Deliverables: Place all the files listed below in the Q1 folder.

For part b: followers.csv and friends.csv (with Source,Target as their first lines).

For part c: an image file named graph.png (or graph.svg”) containing your visualization and a text file named graph_explanation.txt describing your design choices, using no more than 50 words.

For part d: a text file named metrics.txt containing the three metrics and your intuitive explanation for each of them, using no more than 100 words.

Q2 [35 pt] SQLite

The following questions help refresh your memory about SQL and get you started with SQLite a lightweight, serverless embedded database that can easily handle up to multiple GBs of data. As mentioned in class, SQLite is the world’s most popular embedded database. It is convenient to share data stored in an SQLite database just one cross-platform file, and no need to parse (unlike CSV files).

You will modify the given Q2.SQL.txt file to add SQL statements and SQLite commands to it.

We will test the correctness of your answers by running your modified Q2.SQL.txt against olympics.db, which generates Q2.OUT.txt (assuming the data files are present in the current directory).

$ sqlite3 olympics.db < Q2.SQL.txt > Q2.OUT.txt

We will generate the Q2.OUT.txt using above command. You may not receive any points if we are unable to generate the file, or if you do not strictly follow the output formats specified in each question.

We have added some additional lines of code in the Q2.SQL.txt file as follows:

.headers off. : After each question, an output format has been given with a list of column names/headers.This command ensures that the headers are not displayed in the output.

.separator ‘,’ : To specify that the input file and the output are comma-separated.
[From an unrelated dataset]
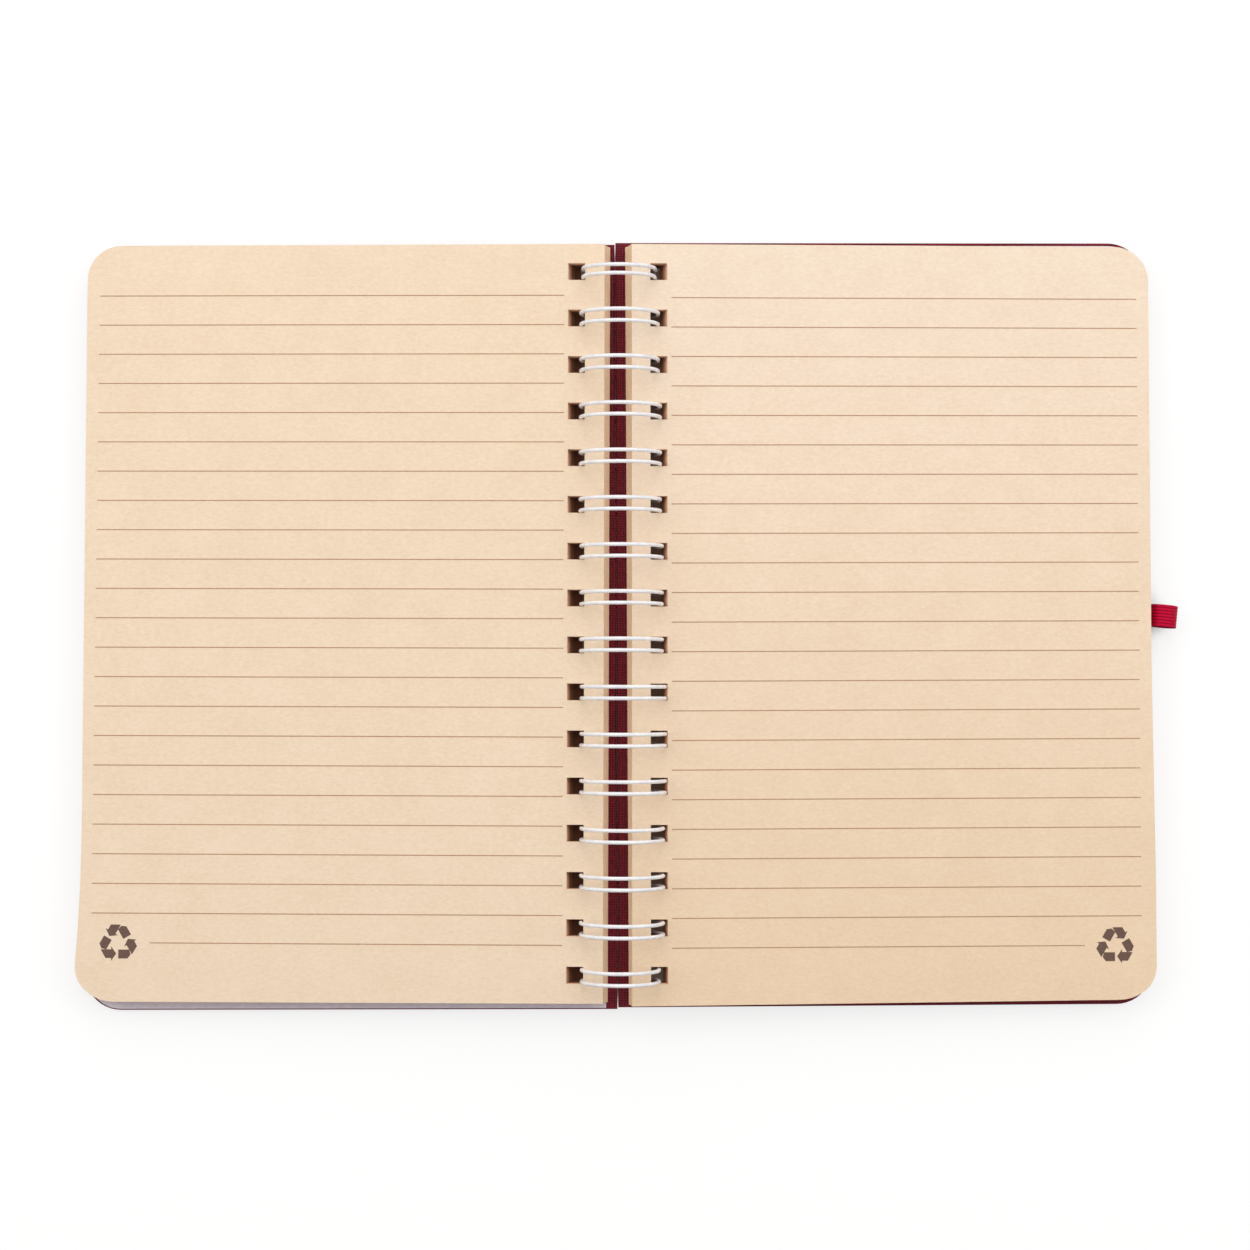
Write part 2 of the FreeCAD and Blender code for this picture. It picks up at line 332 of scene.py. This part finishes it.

select ‘’: This command prints a blank line. After each question’s query, this command ensures that there is new line between each result in the output file.

WARNING: Do not copy and paste any code/command from this PDF to the sqlite command prompt, because PDFs sometimes introduce hidden/special characters, causing SQL error. Manually type out the commands instead.
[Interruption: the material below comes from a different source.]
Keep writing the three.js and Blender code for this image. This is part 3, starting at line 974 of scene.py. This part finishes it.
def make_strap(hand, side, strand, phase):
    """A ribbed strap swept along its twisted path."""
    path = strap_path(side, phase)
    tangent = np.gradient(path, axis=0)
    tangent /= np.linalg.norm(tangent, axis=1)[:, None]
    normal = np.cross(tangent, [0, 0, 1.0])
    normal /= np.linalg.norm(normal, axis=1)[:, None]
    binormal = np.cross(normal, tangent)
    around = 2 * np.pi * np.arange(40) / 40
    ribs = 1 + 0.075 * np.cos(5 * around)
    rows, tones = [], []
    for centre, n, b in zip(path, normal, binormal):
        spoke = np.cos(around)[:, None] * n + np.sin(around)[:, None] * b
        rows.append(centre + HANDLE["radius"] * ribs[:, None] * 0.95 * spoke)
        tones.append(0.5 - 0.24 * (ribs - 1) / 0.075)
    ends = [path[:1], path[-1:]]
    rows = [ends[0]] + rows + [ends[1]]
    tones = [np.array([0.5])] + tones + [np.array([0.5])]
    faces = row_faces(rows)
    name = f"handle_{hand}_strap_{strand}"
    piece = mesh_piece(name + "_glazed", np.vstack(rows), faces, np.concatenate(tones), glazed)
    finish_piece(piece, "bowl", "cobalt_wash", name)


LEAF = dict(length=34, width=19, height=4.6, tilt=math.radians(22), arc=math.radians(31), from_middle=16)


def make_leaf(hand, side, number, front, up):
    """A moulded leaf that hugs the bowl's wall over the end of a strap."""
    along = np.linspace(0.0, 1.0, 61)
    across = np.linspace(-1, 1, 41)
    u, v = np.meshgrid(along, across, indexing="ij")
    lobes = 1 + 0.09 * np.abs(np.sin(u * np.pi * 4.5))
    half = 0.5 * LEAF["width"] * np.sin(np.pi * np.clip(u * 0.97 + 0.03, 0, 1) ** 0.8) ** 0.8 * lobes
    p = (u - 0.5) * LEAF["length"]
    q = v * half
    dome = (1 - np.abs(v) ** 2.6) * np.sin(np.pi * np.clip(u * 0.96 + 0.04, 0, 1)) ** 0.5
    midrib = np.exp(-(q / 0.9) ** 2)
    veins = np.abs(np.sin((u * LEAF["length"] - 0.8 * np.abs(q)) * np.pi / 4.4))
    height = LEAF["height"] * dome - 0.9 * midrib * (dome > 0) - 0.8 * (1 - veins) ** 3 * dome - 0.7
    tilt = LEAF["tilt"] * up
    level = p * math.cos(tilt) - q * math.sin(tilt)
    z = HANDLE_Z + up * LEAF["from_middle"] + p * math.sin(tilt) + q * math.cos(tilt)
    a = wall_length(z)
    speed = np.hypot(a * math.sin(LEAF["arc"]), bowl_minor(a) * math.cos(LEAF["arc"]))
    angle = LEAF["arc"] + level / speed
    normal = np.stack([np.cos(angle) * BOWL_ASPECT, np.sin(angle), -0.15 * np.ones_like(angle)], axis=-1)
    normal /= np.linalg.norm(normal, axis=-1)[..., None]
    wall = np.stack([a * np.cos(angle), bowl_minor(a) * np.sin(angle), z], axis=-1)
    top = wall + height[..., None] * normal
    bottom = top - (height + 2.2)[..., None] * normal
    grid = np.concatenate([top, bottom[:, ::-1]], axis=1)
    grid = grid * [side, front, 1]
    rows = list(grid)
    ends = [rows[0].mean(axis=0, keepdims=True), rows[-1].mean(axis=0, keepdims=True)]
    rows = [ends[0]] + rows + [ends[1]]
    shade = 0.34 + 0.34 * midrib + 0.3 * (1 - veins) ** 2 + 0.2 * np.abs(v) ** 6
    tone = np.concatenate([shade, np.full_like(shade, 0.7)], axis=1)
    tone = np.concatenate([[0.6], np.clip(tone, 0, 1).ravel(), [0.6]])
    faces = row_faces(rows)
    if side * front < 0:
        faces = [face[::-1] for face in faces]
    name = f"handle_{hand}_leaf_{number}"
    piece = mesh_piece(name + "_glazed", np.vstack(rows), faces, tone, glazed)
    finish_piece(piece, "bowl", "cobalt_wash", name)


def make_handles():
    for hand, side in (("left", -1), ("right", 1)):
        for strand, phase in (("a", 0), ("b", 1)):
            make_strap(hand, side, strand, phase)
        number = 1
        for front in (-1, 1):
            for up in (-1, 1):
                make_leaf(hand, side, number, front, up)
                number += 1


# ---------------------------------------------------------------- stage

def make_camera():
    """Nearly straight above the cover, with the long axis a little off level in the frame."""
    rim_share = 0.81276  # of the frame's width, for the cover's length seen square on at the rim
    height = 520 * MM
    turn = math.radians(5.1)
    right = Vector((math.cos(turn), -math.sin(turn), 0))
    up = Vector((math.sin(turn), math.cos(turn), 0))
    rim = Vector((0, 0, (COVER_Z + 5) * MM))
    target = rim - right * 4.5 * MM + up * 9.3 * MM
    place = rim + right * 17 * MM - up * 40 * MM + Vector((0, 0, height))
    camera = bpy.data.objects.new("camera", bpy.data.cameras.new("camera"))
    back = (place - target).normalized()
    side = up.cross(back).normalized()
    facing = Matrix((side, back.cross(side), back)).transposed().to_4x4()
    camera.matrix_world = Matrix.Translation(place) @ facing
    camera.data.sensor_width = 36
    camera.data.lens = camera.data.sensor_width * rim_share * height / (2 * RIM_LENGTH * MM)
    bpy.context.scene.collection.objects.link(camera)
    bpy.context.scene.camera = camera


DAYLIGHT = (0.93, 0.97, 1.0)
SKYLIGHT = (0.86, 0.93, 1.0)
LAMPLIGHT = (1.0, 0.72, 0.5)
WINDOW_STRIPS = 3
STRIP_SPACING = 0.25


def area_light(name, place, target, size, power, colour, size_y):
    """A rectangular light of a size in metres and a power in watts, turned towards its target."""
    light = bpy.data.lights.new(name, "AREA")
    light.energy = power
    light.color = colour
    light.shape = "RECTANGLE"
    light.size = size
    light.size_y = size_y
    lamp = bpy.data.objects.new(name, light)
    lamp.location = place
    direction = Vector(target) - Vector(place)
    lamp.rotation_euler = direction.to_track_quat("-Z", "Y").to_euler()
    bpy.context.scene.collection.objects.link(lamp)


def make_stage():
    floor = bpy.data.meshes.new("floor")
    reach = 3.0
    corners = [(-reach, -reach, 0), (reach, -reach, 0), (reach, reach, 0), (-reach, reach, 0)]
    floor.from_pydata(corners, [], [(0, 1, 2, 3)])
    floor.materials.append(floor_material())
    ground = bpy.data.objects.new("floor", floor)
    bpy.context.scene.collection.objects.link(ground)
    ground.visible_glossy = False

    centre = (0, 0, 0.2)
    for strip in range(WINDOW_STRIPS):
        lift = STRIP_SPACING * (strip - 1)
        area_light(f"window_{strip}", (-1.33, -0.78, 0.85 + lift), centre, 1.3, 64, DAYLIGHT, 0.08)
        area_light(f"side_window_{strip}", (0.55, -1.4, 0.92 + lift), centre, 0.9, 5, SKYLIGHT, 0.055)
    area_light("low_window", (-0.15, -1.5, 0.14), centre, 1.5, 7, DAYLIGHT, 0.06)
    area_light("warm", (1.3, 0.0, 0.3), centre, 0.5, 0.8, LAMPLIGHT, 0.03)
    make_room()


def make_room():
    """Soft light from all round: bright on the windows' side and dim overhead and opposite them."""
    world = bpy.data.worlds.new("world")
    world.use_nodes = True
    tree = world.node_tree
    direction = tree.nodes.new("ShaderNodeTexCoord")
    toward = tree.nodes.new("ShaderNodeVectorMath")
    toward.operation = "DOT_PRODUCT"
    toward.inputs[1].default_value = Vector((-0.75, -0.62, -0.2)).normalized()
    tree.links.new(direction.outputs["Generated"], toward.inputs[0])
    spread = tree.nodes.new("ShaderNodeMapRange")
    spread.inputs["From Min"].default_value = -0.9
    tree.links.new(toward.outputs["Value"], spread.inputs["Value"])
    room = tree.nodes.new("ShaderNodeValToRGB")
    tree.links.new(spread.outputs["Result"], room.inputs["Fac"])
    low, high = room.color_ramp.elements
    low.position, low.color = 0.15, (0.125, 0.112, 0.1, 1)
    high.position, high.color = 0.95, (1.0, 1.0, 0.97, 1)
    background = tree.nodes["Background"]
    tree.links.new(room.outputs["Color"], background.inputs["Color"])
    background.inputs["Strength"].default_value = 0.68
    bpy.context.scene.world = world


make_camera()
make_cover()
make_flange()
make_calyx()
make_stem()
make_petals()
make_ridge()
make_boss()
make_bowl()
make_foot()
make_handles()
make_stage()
a. [2 pt] Import data. Create an SQLite database called olympics.db and provide the SQL code (and SQLite commands) used to create the following tables. Use SQLite’s dot commands (.separator STRING and .import FILE TABLE) to import data from files. Data used in this question was derived from

Import the olympic athlete data from athletes.csv (in the Q2 Folder) into a new table (in olympic.db) called athletes with the schema:

athletes (

id integer name text, nationality text,

gender text, dob numeric, height real, weight integer, sport text,

gold integer, silver integer, bronze integer


Import the olympic countries data from countries.csv (in the Q2 Folder) into a new table (in olympic.db) called countries with the schema:

countries (

country text, code text, population integer, gdp_per_capita real


b. [2 pt] Build indexes. Create two indexes that will speed up subsequent join operations:

An index called athletes_country_index in the athletes table for the nationality


An index called countries_country_index in countries table for the code column.

c. [2 pt] Quick computations. Find the total number of unique female athletes who won gold medals. Then find the total number of unique male athletes who won silver medals.

Output format (i.e., each line contains one number): count_female_athletes_won_who_gold count_male_athletes_won_who_silver

d. [4 pt] Who won the most medals? Find the top ten athletes who won the most total medals.

Sort by descending order with respect to the total medal count, then sort by ascending order with respect to the athletes’ names (this will sort the athletes who won the same amount of medals alphabetically). Note country in the output should be the country name, not the three letter code.

Output format:

athlete_name, country, total_medals

e. [4 pt] Worldwide medal leaderboard. List the top ten countries that won the most medals, and their medal counts in each category (bronze, silver, and gold). Just like above, sort descending by the countries that have won the most medals in total, then sort ascending by country name. Note, also like before, country in the output should be the country name, not the three letter code.

Output format:

country, gold_medal_sum, silver_medal_sum, bronze_medal_sum

f. [6 pt] Performance leaderboard: Find the top 10 countries with the best performance ratio (total number of medals*1000/number of athletes). Display the country (the country name, not the three letter code), performance_ratio, gdp_per_capita and

avg_bmi (average body mass index of each country). Sort the results by best performance

ratio (high to low) and then by country name (alphabetical order).

Note: The body mass index of an athlete is calculated as weight/(height*height). avg_bmi of a country is the average over all athletes of a country. The country with the highest performance ratio is the best performing country.

Output format:

country, performance_ratio, gdp_per_capita, avg_bmi

[2pt] Write down the following questions’ answers in observation.txt.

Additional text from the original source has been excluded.